Putting Peace in the Elections Picture?

Hatnu'a election poster: Bibi & Lieberman - disaster; Tzipi Livni - peace.

Hatnu’a election poster: Bibi & Lieberman – disaster; Tzipi Livni – peace.

Israeli electoral politics shift quicker than sand dunes in a storm. At almost the last minute, before the lists of candidates for Israel’s general election for the 19th Knesset on January 22nd 2013, a new electoral slate was established. Tzipi Livni, former, deposed chair of the centrist Kadima party, announced her latest centrist political vehicle, minimally called Hatnua (the movement) on November 27th. Her move made Israel’s political centre even more crowded, competing with not only the sorry remnants of Kadima (most of its remaining members of Knesset switched to join Livini), but also the Labour Party, and Yesh Atid (There is a Future), headed by former media personality Yair Lapid. Yet, Livni’s campaign planning was clearly not last minute, as soon enough billboards, bus stops and buses were bearing Hatnua’s election posters. The basis of the campaign, visually and conceptually, is to focus negatively on the dangers posed by the likely winners, Likud Beitenu, while presenting Livni as a sensible, saner alternative to another term of premiership by Benjamin Netanyahu, as Walla! News has noted.

The most recent of Hatnua’s posters continues the contrasting colour scheme, using alarming black, red and yellow lettering for Likud Beitenu and a gentler font, along with the calmer blue and white national colours, for the text referring to Livni. But it goes one step further, contrasting Netanyahu and Lieberman as a disaster (ason) and associating Livni with peace (shalom). Does this mean that the next Israeli elections will come to focus on the stalled Israeli-Palestinian peace talks, on ending the occupation? Should we have a little hope that the Israeli electorate will focus for a while on peace, that the growing desperation of Palestinians in the occupied territories will be addressed, that a third intifada will be averted?

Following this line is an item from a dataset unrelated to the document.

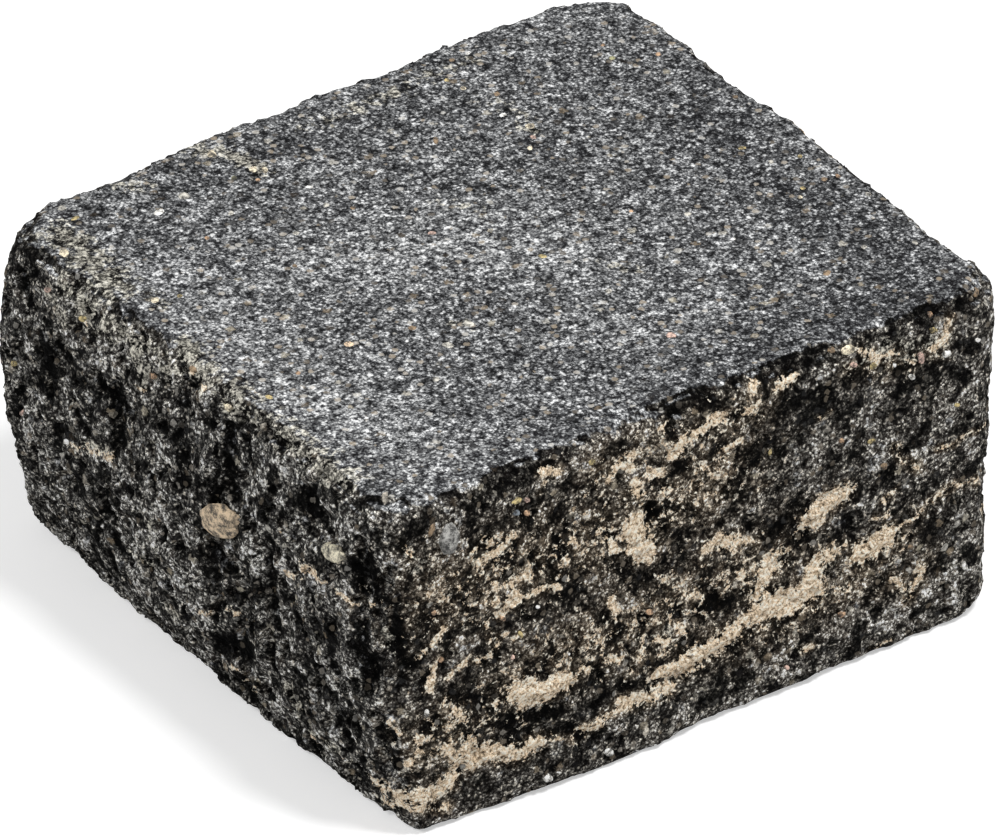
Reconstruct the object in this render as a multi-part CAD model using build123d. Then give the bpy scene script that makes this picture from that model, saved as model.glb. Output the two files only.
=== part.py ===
from build123d import *

import os
from dataclasses import dataclass
from math import cos, exp, hypot, pi, radians, sin

# Split and tumbled concrete wall block, as one solid.
#
# The block is pressed in a mould, so its two bed faces are flat and parallel. Its four sides are
# split, so each one is a cleft: it bellies, leans and waves by a few millimetres. Tumbling wears
# the arrises round and knocks the corners off. Millimetres, +Z up, origin at the middle of the
# lower bed face. The front is at -Y and the left side at -X.

# Driving dimensions
length = 256.0  # left to right, over the cleft sides
depth = 242.0  # front to back, over the cleft sides
height = 125.0  # one course of wall, between the bed faces

# The clefts and the worn arrises
cleft_proud = 4.5  # how far the clefts stand out past the straight lines of the plan
top_arris = 6.5  # mean wear of the upper arris
foot_arris = 5.5  # mean wear of the lower arris
arris_variation = 0.35  # share by which the wear of an arris comes and goes
arris_swells = (7, 17)  # how many times round the block it does so, coarse and fine
corner_wear = 4.0  # extra wear of the arrises at the four corners


@dataclass
class Side:
    """One cleft side, seen from outside."""

    belly: float  # how far it stands out at half height
    lean: float  # how far its foot stands out past its head
    roughness: float  # height of its waves


@dataclass
class Corner:
    """One upright corner: how far it stands out of the plan, and how round it is worn."""

    shift_x: float
    shift_y: float
    radius: float


@dataclass
class Wave:
    """A swell of the clefts: how many round the block, how many up it, share and phase."""

    around: int
    up: float
    share: float
    phase: float


@dataclass
class Spall:
    """A shallow hollow where a flake came off, by its share of the way round and its height."""

    around: float
    z: float
    deep: float  # below 0 for a ridge that stayed
    wide: float
    high: float


front = Side(belly=0.5, lean=4.5, roughness=1.0)
right = Side(belly=0.0, lean=-3.0, roughness=1.4)
back = Side(belly=8.0, lean=2.0, roughness=1.6)
left = Side(belly=10.0, lean=-9.0, roughness=1.8)

front_left = Corner(shift_x=-0.5, shift_y=-0.5, radius=16.0)
front_right = Corner(shift_x=-3.5, shift_y=1.5, radius=16.0)
back_right = Corner(shift_x=3.5, shift_y=3.0, radius=24.0)
back_left = Corner(shift_x=0.0, shift_y=-5.0, radius=24.0)

waves = [
    Wave(around=5, up=0.4, share=0.7, phase=292),
    Wave(around=9, up=-0.7, share=0.35, phase=276),
    Wave(around=14, up=1.1, share=0.3, phase=290),
]

spalls = [
    Spall(around=0.030, z=10, deep=4.0, wide=22, high=14),
    Spall(around=0.330, z=60, deep=3.0, wide=12, high=14),
    Spall(around=0.430, z=82, deep=3.0, wide=11, high=12),
    Spall(around=0.570, z=68, deep=3.0, wide=12, high=16),
    Spall(around=0.600, z=118, deep=4.0, wide=18, high=12),
    Spall(around=0.680, z=45, deep=3.0, wide=12, high=14),
    Spall(around=0.805, z=88, deep=3.0, wide=9, high=12),
    Spall(around=0.842, z=40, deep=3.5, wide=12, high=14),
    Spall(around=0.845, z=88, deep=3.5, wide=9, high=16),
    Spall(around=0.865, z=66, deep=2.5, wide=8, high=10),
    Spall(around=0.884, z=108, deep=3.0, wide=10, high=9),
    Spall(around=0.909, z=52, deep=5.5, wide=13, high=22),
    Spall(around=0.912, z=106, deep=4.5, wide=8, high=12),
    Spall(around=0.922, z=16, deep=3.5, wide=14, high=8),
    Spall(around=0.928, z=60, deep=-2.5, wide=8, high=30),
    Spall(around=0.939, z=66, deep=3.5, wide=8, high=16),
    Spall(around=0.961, z=108, deep=4.0, wide=11, high=10),
    Spall(around=0.974, z=42, deep=4.0, wide=11, high=12),
    Spall(around=0.989, z=88, deep=4.5, wide=9, high=22),
]

# How finely the skin is drawn
side_steps = 24
corner_steps = 4
wall_rows = 11
arris_angles = (75, 50, 25)  # degrees below level, from the bed face to the side
bed_sine = sin(radians(arris_angles[0]))


@dataclass
class Station:
    """A point of the plan outline, with its outward normal and the sides that it belongs to."""

    x: float
    y: float
    out_x: float
    out_y: float
    around: float
    side: Side
    next_side: Side
    turn: float  # 0 on a side, rising to 1 through the corner after it

    def mix(self, name):
        """A number of the side, eased into that of the next one through the corner."""
        here, there = getattr(self.side, name), getattr(self.next_side, name)
        ease = self.turn * self.turn * (3 - 2 * self.turn)
        return here + (there - here) * ease

    def cornerness(self):
        """0 on a side, 1 in the middle of a corner."""
        return sin(pi * self.turn)


def plan_corners():
    """The four corner points of the plan, anticlockwise from front left, with their radii."""
    half_x = length / 2 - cleft_proud
    half_y = depth / 2 - cleft_proud
    return [
        (-half_x - front_left.shift_x, -half_y - front_left.shift_y, front_left.radius),
        (half_x + front_right.shift_x, -half_y - front_right.shift_y, front_right.radius),
        (half_x + back_right.shift_x, half_y + back_right.shift_y, back_right.radius),
        (-half_x - back_left.shift_x, half_y + back_left.shift_y, back_left.radius),
    ]


def plan_stations():
    """Stations round the rounded outline of the plan, anticlockwise from the front side."""
    corners = plan_corners()
    sides = [front, right, back, left]
    stations = []
    for i, side in enumerate(sides):
        (x0, y0, r0), (x1, y1, r1) = corners[i], corners[(i + 1) % 4]
        x2, y2, _ = corners[(i + 2) % 4]
        here, there = hypot(x1 - x0, y1 - y0), hypot(x2 - x1, y2 - y1)
        ax, ay = (x1 - x0) / here, (y1 - y0) / here
        bx, by = (x2 - x1) / there, (y2 - y1) / there
        for k in range(side_steps):
            run = r0 + (here - r0 - r1) * k / side_steps
            x, y = x0 + ax * run, y0 + ay * run
            around = (i + run / here) / 4
            stations.append(Station(x, y, ay, -ax, around, side, side, 0.0))
        centre_x, centre_y = x1 - (ax - bx) * r1, y1 - (ay - by) * r1
        next_side = sides[(i + 1) % 4]
        for k in range(corner_steps):
            turn = k / corner_steps
            angle = turn * pi / 2
            out_x = ay * cos(angle) + by * sin(angle)
            out_y = -ax * cos(angle) - bx * sin(angle)
            x, y = centre_x + out_x * r1, centre_y + out_y * r1
            around = (i + (here - r1 + turn * 2 * r1) / here) / 4
            stations.append(Station(x, y, out_x, out_y, around, side, next_side, turn))
    return stations


def cleft(station, z):
    """How far the cleft stands out past the plan outline at a station and a height."""
    rise = z / height
    swell = sum(
        wave.share
        * sin(2 * pi * (wave.around * station.around + wave.up * rise) + radians(wave.phase))
        for wave in waves
    )
    out = station.mix("belly") * (4 * rise * (1 - rise) - 0.5)
    out += station.mix("lean") * (0.5 - rise)
    out += station.mix("roughness") * swell
    perimeter = 2 * (length + depth)
    for spall in spalls:
        away = abs(station.around - spall.around) % 1.0
        away = min(away, 1 - away) * perimeter
        out -= spall.deep * exp(-((away / spall.wide) ** 2) - ((z - spall.z) / spall.high) ** 2)
    return out


def wear(station, mean, phase):
    """How far in from its edge an arris is worn at a station."""
    coarse, fine = (sin(2 * pi * n * station.around + phase) for n in arris_swells)
    swell = arris_variation * (coarse + fine) / 2
    return mean * (1 + swell) + corner_wear * station.cornerness()


def foot_wear(station):
    return wear(station, foot_arris, 1.0)


def top_wear(station):
    return wear(station, top_arris, 2.0)


def row(stations, place):
    """A closed line round the block through each station; place gives its height and inset."""
    points = []
    for station in stations:
        z, inset = place(station)
        out = cleft(station, z) - inset
        points.append((station.x + station.out_x * out, station.y + station.out_y * out, z))
    first = stations[0].around
    knots = [station.around - first for station in stations] + [1.0]
    return Wire([Edge.make_spline(points, periodic=True, parameters=knots)])


def foot_row(stations, angle):
    """A row of the worn lower arris; it meets the lower bed face at the steepest angle."""

    def place(station):
        r = foot_wear(station)
        return r * (1 - sin(radians(angle)) / bed_sine), r * (1 - cos(radians(angle)))

    return row(stations, place)


def wall_row(stations, share):
    """A row of the cleft, its share of the way from the lower arris to the upper one."""

    def place(station):
        low, high = foot_wear(station), height - top_wear(station)
        return low + (high - low) * share, 0.0

    return row(stations, place)


def head_row(stations, angle):
    """A row of the worn upper arris; it meets the upper bed face at the steepest angle."""

    def place(station):
        r = top_wear(station)
        return height - r * (1 - sin(radians(angle)) / bed_sine), r * (1 - cos(radians(angle)))

    return row(stations, place)


def wall_block():
    """The block: one skin lofted through its rows, closed by the two flat bed faces."""
    stations = plan_stations()
    rows = [foot_row(stations, angle) for angle in arris_angles]
    rows += [wall_row(stations, k / (wall_rows - 1)) for k in range(wall_rows)]
    rows += [head_row(stations, angle) for angle in reversed(arris_angles)]
    block = Solid.make_loft(rows, ruled=True)
    middle = block.bounding_box().center()
    return Pos(-middle.X, -middle.Y, 0) * block


block = wall_block()

os.makedirs("parts", exist_ok=True)
export_step(block, "parts/wall_block.step")
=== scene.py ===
import math
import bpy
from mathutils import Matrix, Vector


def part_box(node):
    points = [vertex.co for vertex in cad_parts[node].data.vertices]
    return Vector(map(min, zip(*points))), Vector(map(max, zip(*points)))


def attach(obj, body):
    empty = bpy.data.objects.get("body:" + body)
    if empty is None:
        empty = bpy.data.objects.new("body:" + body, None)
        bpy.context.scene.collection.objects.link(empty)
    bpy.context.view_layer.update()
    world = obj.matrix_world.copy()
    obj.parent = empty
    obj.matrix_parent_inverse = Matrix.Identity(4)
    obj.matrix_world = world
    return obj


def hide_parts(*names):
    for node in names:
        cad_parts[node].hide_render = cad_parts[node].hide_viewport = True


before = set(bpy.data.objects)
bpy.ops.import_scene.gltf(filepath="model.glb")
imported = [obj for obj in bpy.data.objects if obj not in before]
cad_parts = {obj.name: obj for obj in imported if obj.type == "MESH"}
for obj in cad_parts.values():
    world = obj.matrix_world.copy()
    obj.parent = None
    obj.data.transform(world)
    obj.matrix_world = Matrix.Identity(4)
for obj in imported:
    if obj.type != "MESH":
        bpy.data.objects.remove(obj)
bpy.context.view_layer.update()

from types import SimpleNamespace

import bmesh
import bpy
import numpy as np
from bpy.props import FloatProperty, FloatVectorProperty, IntProperty, PointerProperty
from mathutils import Vector, noise
from mathutils.bvhtree import BVHTree

bl_info = {
    "name": "Split concrete wall block",
    "version": (1, 0, 0),
    "blender": (4, 5, 0),
    "location": "3D View > Sidebar > Wall block",
    "description": "The finish of a split and tumbled concrete wall block round its packed solid",
    "category": "Object",
}

NODE = "wall_block"
MM = 0.001
low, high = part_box(NODE)

# The photograph's frame, in its own pixels, and where the camera stood
PHOTO_WIDTH = 1000
PHOTO_HEIGHT = 836
FOCAL_PX = 9170.0
SENSOR = 36.0
CAMERA_AZIMUTH = math.radians(-35.71)
CAMERA_ELEVATION = math.radians(33.18)
CAMERA_DISTANCE = 3.0
CAMERA_SLIDE = (0.00384, -0.00564)  # across and up, from the line through the block's middle

# The stage: lamps with their name, place and width in metres and their power in watts
LAMPS = [
    ("key", (0.25, -0.85, 2.05), 0.5, 34.0),
    ("fill", (-1.4, 0.1, 1.5), 0.6, 12.0),
]
FLOOR_REACH = 6.0
FLOOR_TONE = 0.75
FLOOR_GLOW = 0.45  # how much the floor shines in the camera's eyes only
SKY_LIGHT = 0.3
SKY_SEEN = 1.0

# Sizes of the grains that the material draws
FINE_GRAIN = 1.05 * MM
MIDDLING_GRAIN = 2.6 * MM
COARSE_GRAIN = 4.6 * MM

# The pebbles
LARGE_PEBBLE_PX = 20  # longer ones sit in the solid's face, the others down in the rough skin
LARGE_PEBBLE_RINGS = 12
SMALL_PEBBLE_RINGS = 5
PEBBLE_DEPTH_SHARE = 0.6  # half the thickness, as a share of half the breadth
PEBBLE_DEPTH_MOST = 1.8 * MM
PEBBLE_SUNK_ON_BED = 0.65  # as a share of half the thickness
PEBBLE_SUNK_ON_CLEFT = 0.3
PEBBLE_BULGE = 0.22
PEBBLE_BULGE_RUN = 1.8  # how often the bulges come and go over a pebble
BED_NORMAL = 0.8  # a face whose normal is steeper than this belongs to a bed

# The loose crumbs
CRUMB_SUNK = 0.65  # as a share of a crumb's radius
CRUMB_CHIPPED = 1.6 * MM
CRUMB_FOOT = (2.5 * MM, 4 * MM)  # none lies below the first height, and all may above the second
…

For sure, Hatnua’s campaign is designed to distinguish it clearly from the Labour Party, whose leader Shelly Yachimovich is convinced (following the advice of American campaign strategist Stanley Greenberg) that her party’s best chances depend on emphasizing social justice issues in the light of the massive social protests of the summer of 2011, while downplaying diplomatic and security issues. This  strategy is causing consternation in the Labour ranks, according to Ha’aretz, as it doesn’t seem to be working, and also was a significant factor in the defection of a former Labour leader, Amir Peretz, to Livni’s list days after it was set up. Yossi Beilin, a former Deputy Foreign Minister closely associated with the Oslo accords, delivered a scathing, humorous analysis of Yachimovich’s doomed adherence to the campaign strategy, pointing out that each time Labour had won in 1984, 1992 and 1999 it had been on a promise of peace. His address to an audience at an event of the Geneva Initiative was well-received, but the chair of the subsequent election panel about the parties’ political positions on peace and security issues found it hard to pin them down to anything specific.

Hatnua’s election poster doesn’t indicate an opening of political space for peace and the ending of Israeli occupation. Livni is an heir to Kadima’s founder, Ariel Sharon, who established it as a vehicle to drive forward his plan for unilateral Israeli withdrawal from Gaza, with the aid of high-level defectors from the Labour Party and much of the business, military and media elite, and as a way of avoiding negotiating further with the Palestinian Authority following the death of Arafat. As Israeli sociologist Lev Grinberg notes in his book Politics and Violence in Israel/Palestine, the Gaza “disengagement” signaled the reappearance in Israel of an  ‘imagined peace’, a peace figured as Israel’s separation from Palestine, it’s maintenance of a ‘Jewish democracy’ within (more or less) the 1967 borders. The peace promised on the side of a bus in Tel Aviv is also imaginary, but in a different way that figures peace as diplomatic process, without explaining why renewed talks would succeed this time when they failed previously. The ‘peace’ on the side of the bus remains an empty word, a hope for something better, but not a willingness to engage in the painful, frustrating yet necessary process of making peace between Israelis and Palestinians. The bus pulled away from the stop just as I photographed it, becoming a dim shape in the Tel Aviv twilight.